Cancellation of Subsequent Offering

NOT FOR RELEASE, PUBLICATION OR DISTRIBUTION, IN WHOLE OR IN PART, DIRECTLY OR INDIRECTLY, IN OR INTO AUSTRALIA, CANADA, HONG KONG, JAPAN OR THE UNITED STATES OR ANY OTHER JURISDICTION IN WHICH THE RELEASE, PUBLICATION OR DISTRIBUTION WOULD BE UNLAWFUL. THIS ANNOUNCEMENT DOES NOT CONSTITUTE AN OFFER OF ANY OF THE SECURITIES DESCRIBED HEREIN

Bømlo, 29th June 2023: Reference is made to Eidesvik Offshore ASA’s (OSE: EIOF) (“EIOF” or the “Company”) stock exchange announcement dated 2 March 2023 where the Company announced the completion of a private placement raising gross proceeds of approximately NOK 130 million (the “Private Placement”) and that the board of directors would consider carrying out a subsequent offering of up to 2,000,000 new shares in the Company (the “Subsequent Offering”).

The Company has decided not to proceed with the Subsequent Offering. Since announcement of completion of the Private Placement, the Company’s shares have traded on Oslo Børs, with sufficient trading volume, at prices close to or below the subscription price in the Private Placement of NOK 12. Accordingly, any shareholders wishing to neutralize the dilutive effect of the Private Placement have had the opportunity to purchase shares in the Company in the market, at prices close to or below what would have been the subscription price in a Subsequent Offering. In light of this, the Company has resolved not to proceed with a Subsequent Offering that would have resulted in additional costs for the Company.

CONTACT
For further information, please contact:
Helga Cotgrove, Chief Financial Officer
Phone: +47 90 73 52 46

This information is subject to the disclosure requirements pursuant to the STA section 5-12.

IMPORTANT INFORMATION
This document is not an offer to sell or a solicitation of offers to purchase or subscribe for shares. Copies of this document may not be sent to jurisdictions, or distributed in or sent from jurisdictions, in which this is barred or prohibited by law. The information contained herein shall not constitute an offer to sell or the solicitation of an offer to buy, in any jurisdiction in which such offer or solicitation would be unlawful prior to registration, exemption from registration or qualification under the securities laws of any jurisdiction.

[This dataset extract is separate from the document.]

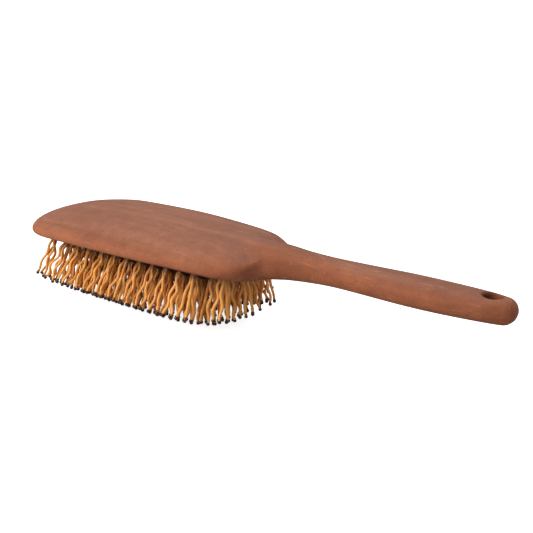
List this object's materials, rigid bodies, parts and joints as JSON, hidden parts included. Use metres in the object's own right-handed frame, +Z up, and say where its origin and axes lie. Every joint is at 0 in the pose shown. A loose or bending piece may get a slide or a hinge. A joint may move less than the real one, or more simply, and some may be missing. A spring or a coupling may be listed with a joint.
{
  "type": "paddle brush",
  "caption": "Wooden paddle hairbrush with a broad rounded head, a waisted handle with a hanging hole, and a black sprung rubber cushion carrying rows of wavy amber pins with dark ball tips.",
  "frame": {"origin": "on the surface that the pins' lowest tips stand on, under the middle of the brush's length and width", "axes": "+X along the brush from the head to the handle's end, +Y across the head, +Z up towards the back of the brush"},
  "size_m": [0.245, 0.0768, 0.0458],
  "materials": {
    "wood": "matte oiled reddish-brown wood with a fine grain",
    "cushion_rubber": "matte black rubber",
    "pin_amber": "glossy translucent amber plastic",
    "tip_dark": "glossy dark red-brown"
  },
  "bodies": {
    "brush_body": {"wooden_body": "wood", "cushion_edge": "cushion_rubber"},
    "cushion": {"cushion_pad": "cushion_rubber"},
    "row_1": {"pin_tufts_row_1": "pin_amber", "ball_tips_row_1": "tip_dark"},
    "row_2": {"pin_tufts_row_2": "pin_amber", "ball_tips_row_2": "tip_dark"},
    "row_3": {"pin_tufts_row_3": "pin_amber", "ball_tips_row_3": "tip_dark"},
    "row_4": {"pin_tufts_row_4": "pin_amber", "ball_tips_row_4": "tip_dark"},
    "row_5": {"pin_tufts_row_5": "pin_amber", "ball_tips_row_5": "tip_dark"},
    "row_6": {"pin_tufts_row_6": "pin_amber", "ball_tips_row_6": "tip_dark"},
    "row_7": {"pin_tufts_row_7": "pin_amber", "ball_tips_row_7": "tip_dark"}
  },
  "joints": [
    {"name": "cushion_press", "type": "slide", "parent": "brush_body", "child": "cushion", "axis": [0, 0, 1], "range_m": [0, 0.0022], "stiffness_N_per_m": 4000},
    {"name": "row_1_lean", "type": "hinge", "parent": "cushion", "child": "row_1", "pos_m": [0, -0.0231, 0.0302], "axis": [1, 0, 0], "range_deg": [-5, 5], "stiffness_Nm_per_rad": 0.1},
    {"name": "row_2_lean", "type": "hinge", "parent": "cushion", "child": "row_2", "pos_m": [0, -0.0154, 0.0279], "axis": [1, 0, 0], "range_deg": [-5, 5], "stiffness_Nm_per_rad": 0.1},
    {"name": "row_3_lean", "type": "hinge", "parent": "cushion", "child": "row_3", "pos_m": [0, -0.0077, 0.0253], "axis": [1, 0, 0], "range_deg": [-5, 5], "stiffness_Nm_per_rad": 0.1},
    {"name": "row_4_lean", "type": "hinge", "parent": "cushion", "child": "row_4", "pos_m": [0, 0, 0.0255], "axis": [1, 0, 0], "range_deg": [-5, 5], "stiffness_Nm_per_rad": 0.1},
    {"name": "row_5_lean", "type": "hinge", "parent": "cushion", "child": "row_5", "pos_m": [0, 0.0077, 0.0253], "axis": [1, 0, 0], "range_deg": [-5, 5], "stiffness_Nm_per_rad": 0.1},
    {"name": "row_6_lean", "type": "hinge", "parent": "cushion", "child": "row_6", "pos_m": [0, 0.0154, 0.0279], "axis": [1, 0, 0], "range_deg": [-5, 5], "stiffness_Nm_per_rad": 0.1},
    {"name": "row_7_lean", "type": "hinge", "parent": "cushion", "child": "row_7", "pos_m": [0, 0.0231, 0.0302], "axis": [1, 0, 0], "range_deg": [-5, 5], "stiffness_Nm_per_rad": 0.1}
  ],
  "couplings": [
    {"joint": "row_1_lean", "follows": "row_4_lean", "ratio": 1},
    {"joint": "row_2_lean", "follows": "row_4_lean", "ratio": 1},
    {"joint": "row_3_lean", "follows": "row_4_lean", "ratio": 1},
    {"joint": "row_5_lean", "follows": "row_4_lean", "ratio": 1},
    {"joint": "row_6_lean", "follows": "row_4_lean", "ratio": 1},
    {"joint": "row_7_lean", "follows": "row_4_lean", "ratio": 1}
  ]
}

This communication may not be published, distributed, or transmitted in or into the United States, Canada, Australia, the Hong Kong Special Administrative Region of the People’s Republic of China, South Africa or Japan and it does not constitute an offer or invitation to subscribe for or purchase any securities in such countries or in any other jurisdiction. In particular, the document and the information contained herein should not be distributed or otherwise transmitted into the United States of America or to U.S. persons (as defined in the U.S. Securities Act of 1933, as amended (the “Securities Act”)) or to publications with a general circulation in the United States of America.

This document is not an offer for sale of securities in the United States. The securities referred to herein have not been and will not be registered under the Securities Act, or the laws of any state, and may not be offered or sold in the United States of America absent registration under or an exemption from registration under Securities Act.

EIOF does not intend to register any part of the offering in the United States. There will be no public offering of the securities in the United States of America. The information contained herein does not constitute an offer of securities to the public in the United Kingdom. No prospectus offering securities to the public will be published in the United Kingdom. This document is only being distributed to and is only directed at (i) persons who are outside the United Kingdom or (ii) to investment professionals falling within article 19(5) of the Financial Services and Markets Act 2000 (Financial Promotion) Order 2005 (the “Order”) or (iii) high net worth entities, and other persons to whom it may lawfully be communicated, falling within article 49(2)(a) to (d) of the Order (all such persons together being referred to as “relevant persons”). The securities are only available to, and any invitation, offer or agreement to subscribe, purchase or otherwise acquire such securities will be engaged in only with, relevant persons. Any person who is not a relevant person should not act or rely on this document or any of its contents. In any EEA Member State, this communication is only addressed to and is only directed at qualified investors in that Member State within the meaning of the Prospectus Regulation, i.e., only to investors who can receive the offer without an approved prospectus in such EEA Member State. The expression “Prospectus Regulation” means Regulation 2017/1129 as amended together with any applicable implementing measures in any Member State. Investing in securities involves certain risks. This publication may contain specific forward-looking statements, e.g. statements including terms like “believe”, “assume”, “expect”, “forecast”, “project”, “may”, “could”, “might”, “will” or similar expressions. Such forward -looking statements are subject to known and unknown risks, uncertainties and other factors which may result in a substantial divergence between the actual results, financial situation, development or performance of EIOF and those explicitly or implicitly presumed in these statements. Against the background of these uncertainties, readers should not rely on forward-looking statements. EIOF assumes no responsibility to update forward -looking statements or to adapt them to future events or developments.